▶ [The records]:
----------

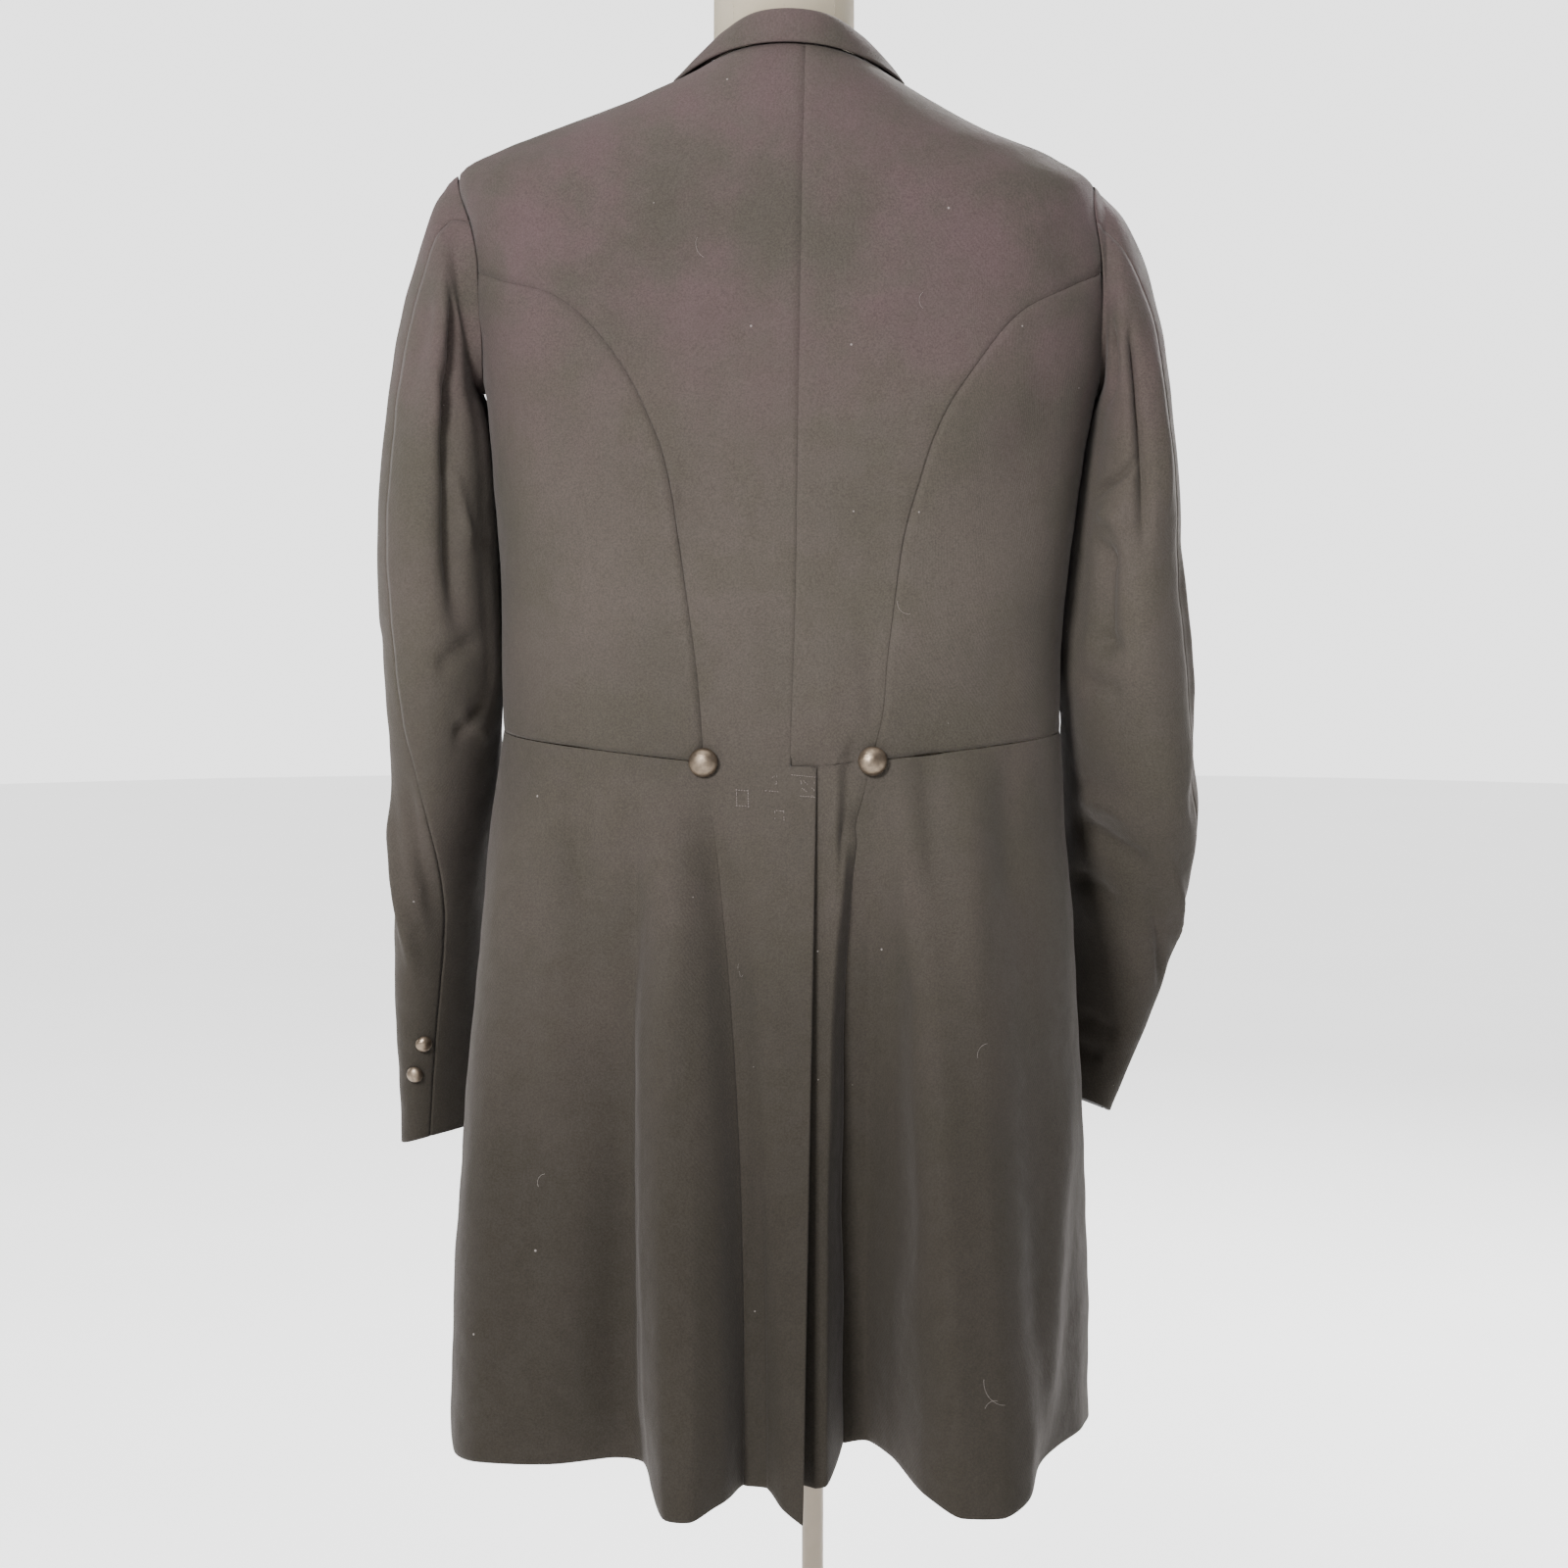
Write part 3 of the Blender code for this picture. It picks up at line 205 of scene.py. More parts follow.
# Sleeves from just off the armhole to the cuff: outermost x and z, innermost x and z, middle y, half
# depth fore and aft, and how far the back of the ring turns outward (degrees)
LEFT_SLEEVE = (
    (0.2240, 1.3800, 0.2060, 1.2335, 0.002, 0.0600, 0.0),
    (0.2345, 1.3640, 0.2040, 1.2270, 0.002, 0.0670, 0.0),
    (0.2465, 1.3260, 0.2010, 1.2150, 0.002, 0.0715, 0.0),
    (0.2580, 1.2820, 0.1982, 1.1950, 0.002, 0.0735, 0.0),
    (0.2670, 1.2280, 0.1963, 1.1650, 0.001, 0.0745, 2.0),
    (0.2725, 1.1650, 0.1950, 1.1300, 0.000, 0.0745, 4.0),
    (0.2740, 1.1000, 0.1940, 1.0850, -0.001, 0.0740, 5.0),
    (0.2710, 1.0350, 0.1935, 1.0350, -0.005, 0.0730, 6.0),
    (0.2660, 0.9700, 0.1970, 0.9800, -0.018, 0.0715, 9.0),
    (0.2660, 0.9000, 0.2035, 0.9130, -0.042, 0.0690, 13.0),
    (0.2660, 0.8300, 0.2060, 0.8440, -0.064, 0.0670, 17.0),
    (0.2650, 0.7650, 0.2060, 0.7800, -0.082, 0.0650, 20.0),
    (0.2640, 0.7070, 0.2060, 0.7220, -0.096, 0.0640, 22.0),
)
RIGHT_SLEEVE = (
    (0.2130, 1.3715, 0.2135, 1.2320, 0.002, 0.0600, 0.0),
    (0.2260, 1.3560, 0.2110, 1.2250, 0.002, 0.0670, 0.0),
    (0.2415, 1.3220, 0.2080, 1.2130, 0.002, 0.0715, 0.0),
    (0.2530, 1.2800, 0.2052, 1.1950, 0.002, 0.0735, 0.0),
    (0.2615, 1.2270, 0.2010, 1.1650, 0.001, 0.0745, 2.0),
    (0.2665, 1.1650, 0.1968, 1.1300, 0.000, 0.0745, 4.0),
    (0.2690, 1.1000, 0.1925, 1.0850, -0.002, 0.0745, 6.0),
    (0.2740, 1.0350, 0.1905, 1.0400, -0.008, 0.0745, 9.0),
    (0.2820, 0.9700, 0.1940, 0.9850, -0.022, 0.0730, 12.0),
    (0.2790, 0.9050, 0.1955, 0.9250, -0.048, 0.0700, 16.0),
    (0.2660, 0.8400, 0.1920, 0.8620, -0.078, 0.0670, 19.0),
    (0.2460, 0.7780, 0.1860, 0.8000, -0.104, 0.0650, 21.0),
    (0.2250, 0.7220, 0.1760, 0.7440, -0.124, 0.0640, 23.0),
)
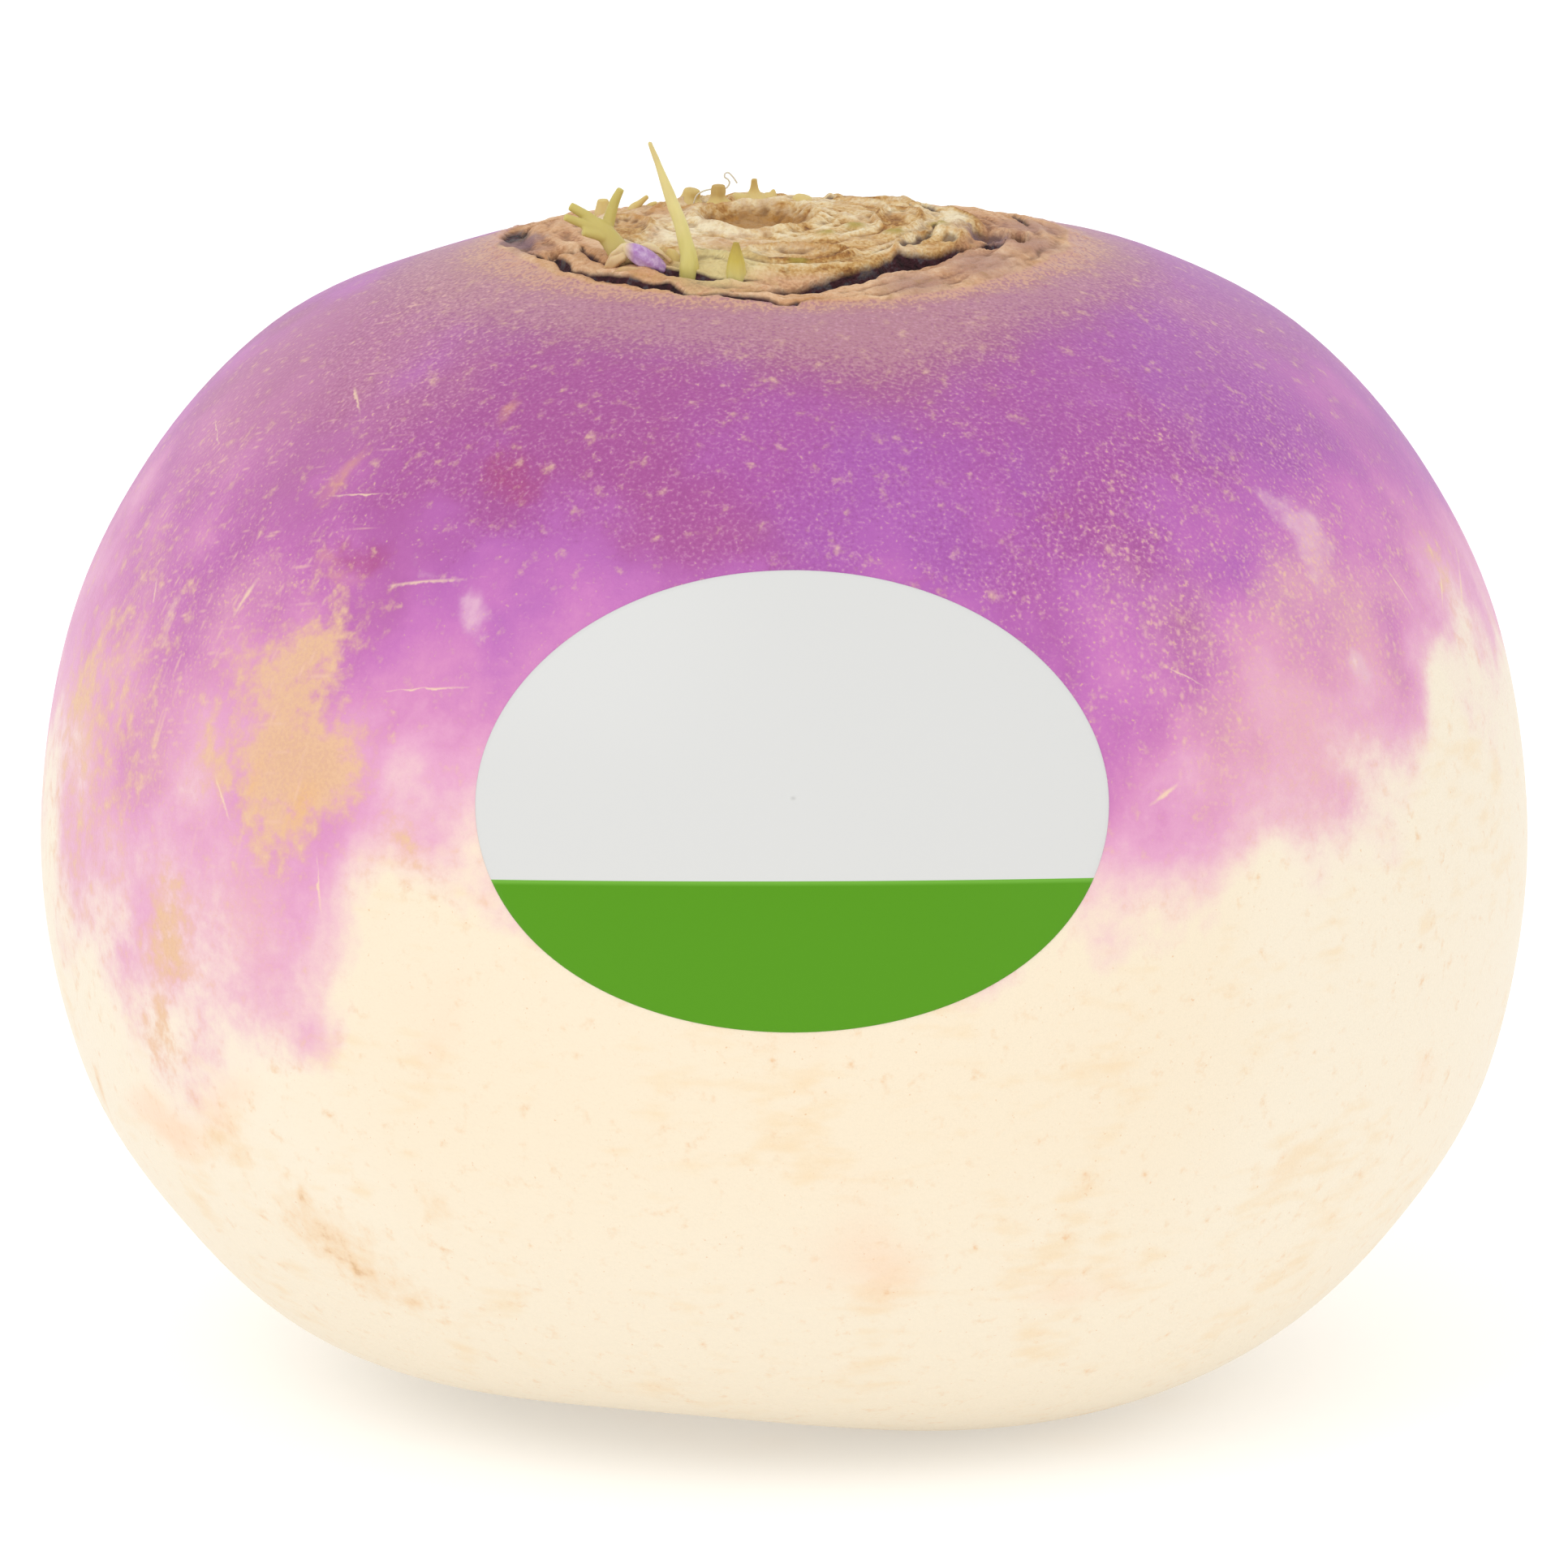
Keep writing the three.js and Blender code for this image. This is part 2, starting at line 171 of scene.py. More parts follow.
scene = bpy.context.scene
scene.view_settings.view_transform = "Standard"

rise = math.radians(view["elevation"])
lookAt = Vector((0, 0, view["lookHeight"])) * mm
outwards = Vector((0, -math.cos(rise), math.sin(rise)))
cameraData = bpy.data.cameras.new("camera")
cameraData.sensor_width = view["sensor"]
cameraData.lens = view["sensor"] * view["distance"] / view["frameWidth"]
cameraData.clip_start = view["near"]
cameraData.clip_end = view["far"]
camera = bpy.data.objects.new("camera", cameraData)
camera.location = lookAt + outwards * view["distance"] * mm
camera.rotation_euler = outwards.to_track_quat("Z", "Y").to_euler()
scene.collection.objects.link(camera)
scene.camera = camera

world = bpy.data.worlds.new("studio")
world.use_nodes = True
background = world.node_tree.nodes["Background"].inputs
background["Color"].default_value = (1, 1, 1, 1)
background["Strength"].default_value = light["world"]
scene.world = world
for name in ("key", "fill"):
    lamp = bpy.data.lights.new(name, "AREA")
    lamp.energy = light[name]
    lamp.size = light[name + "Size"] * mm
    lampObject = bpy.data.objects.new(name, lamp)
    lampObject.location = Vector(light[name + "From"]) * mm
    lampObject.rotation_euler = (lampObject.location - lookAt).to_track_quat("Z", "Y").to_euler()
    scene.collection.objects.link(lampObject)

floorLook = {"halfSize": 4000.0, "colour": "#e8e8e7", "glow": 0.3}
floorMesh = bpy.data.meshes.new("floor")
half = floorLook["halfSize"] * mm
floorCorners = [(-half, -half, 0), (half, -half, 0), (half, half, 0), (-half, half, 0)]
floorMesh.from_pydata(floorCorners, [], [(0, 1, 2, 3)])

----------

▶ [Set exercise]: Give the entries again without a single change, but with no pictures.

▶ [Result for this task]:
Write part 3 of the Blender code for this picture. It picks up at line 205 of scene.py. More parts follow.
# Sleeves from just off the armhole to the cuff: outermost x and z, innermost x and z, middle y, half
# depth fore and aft, and how far the back of the ring turns outward (degrees)
LEFT_SLEEVE = (
    (0.2240, 1.3800, 0.2060, 1.2335, 0.002, 0.0600, 0.0),
    (0.2345, 1.3640, 0.2040, 1.2270, 0.002, 0.0670, 0.0),
    (0.2465, 1.3260, 0.2010, 1.2150, 0.002, 0.0715, 0.0),
    (0.2580, 1.2820, 0.1982, 1.1950, 0.002, 0.0735, 0.0),
    (0.2670, 1.2280, 0.1963, 1.1650, 0.001, 0.0745, 2.0),
    (0.2725, 1.1650, 0.1950, 1.1300, 0.000, 0.0745, 4.0),
    (0.2740, 1.1000, 0.1940, 1.0850, -0.001, 0.0740, 5.0),
    (0.2710, 1.0350, 0.1935, 1.0350, -0.005, 0.0730, 6.0),
    (0.2660, 0.9700, 0.1970, 0.9800, -0.018, 0.0715, 9.0),
    (0.2660, 0.9000, 0.2035, 0.9130, -0.042, 0.0690, 13.0),
    (0.2660, 0.8300, 0.2060, 0.8440, -0.064, 0.0670, 17.0),
    (0.2650, 0.7650, 0.2060, 0.7800, -0.082, 0.0650, 20.0),
    (0.2640, 0.7070, 0.2060, 0.7220, -0.096, 0.0640, 22.0),
)
RIGHT_SLEEVE = (
    (0.2130, 1.3715, 0.2135, 1.2320, 0.002, 0.0600, 0.0),
    (0.2260, 1.3560, 0.2110, 1.2250, 0.002, 0.0670, 0.0),
    (0.2415, 1.3220, 0.2080, 1.2130, 0.002, 0.0715, 0.0),
    (0.2530, 1.2800, 0.2052, 1.1950, 0.002, 0.0735, 0.0),
    (0.2615, 1.2270, 0.2010, 1.1650, 0.001, 0.0745, 2.0),
    (0.2665, 1.1650, 0.1968, 1.1300, 0.000, 0.0745, 4.0),
    (0.2690, 1.1000, 0.1925, 1.0850, -0.002, 0.0745, 6.0),
    (0.2740, 1.0350, 0.1905, 1.0400, -0.008, 0.0745, 9.0),
    (0.2820, 0.9700, 0.1940, 0.9850, -0.022, 0.0730, 12.0),
    (0.2790, 0.9050, 0.1955, 0.9250, -0.048, 0.0700, 16.0),
    (0.2660, 0.8400, 0.1920, 0.8620, -0.078, 0.0670, 19.0),
    (0.2460, 0.7780, 0.1860, 0.8000, -0.104, 0.0650, 21.0),
    (0.2250, 0.7220, 0.1760, 0.7440, -0.124, 0.0640, 23.0),
)
Keep writing the three.js and Blender code for this image. This is part 2, starting at line 171 of scene.py. More parts follow.
scene = bpy.context.scene
scene.view_settings.view_transform = "Standard"

rise = math.radians(view["elevation"])
lookAt = Vector((0, 0, view["lookHeight"])) * mm
outwards = Vector((0, -math.cos(rise), math.sin(rise)))
cameraData = bpy.data.cameras.new("camera")
cameraData.sensor_width = view["sensor"]
cameraData.lens = view["sensor"] * view["distance"] / view["frameWidth"]
cameraData.clip_start = view["near"]
cameraData.clip_end = view["far"]
camera = bpy.data.objects.new("camera", cameraData)
camera.location = lookAt + outwards * view["distance"] * mm
camera.rotation_euler = outwards.to_track_quat("Z", "Y").to_euler()
scene.collection.objects.link(camera)
scene.camera = camera

world = bpy.data.worlds.new("studio")
world.use_nodes = True
background = world.node_tree.nodes["Background"].inputs
background["Color"].default_value = (1, 1, 1, 1)
background["Strength"].default_value = light["world"]
scene.world = world
for name in ("key", "fill"):
    lamp = bpy.data.lights.new(name, "AREA")
    lamp.energy = light[name]
    lamp.size = light[name + "Size"] * mm
    lampObject = bpy.data.objects.new(name, lamp)
    lampObject.location = Vector(light[name + "From"]) * mm
    lampObject.rotation_euler = (lampObject.location - lookAt).to_track_quat("Z", "Y").to_euler()
    scene.collection.objects.link(lampObject)

floorLook = {"halfSize": 4000.0, "colour": "#e8e8e7", "glow": 0.3}
floorMesh = bpy.data.meshes.new("floor")
half = floorLook["halfSize"] * mm
floorCorners = [(-half, -half, 0), (half, -half, 0), (half, half, 0), (-half, half, 0)]
floorMesh.from_pydata(floorCorners, [], [(0, 1, 2, 3)])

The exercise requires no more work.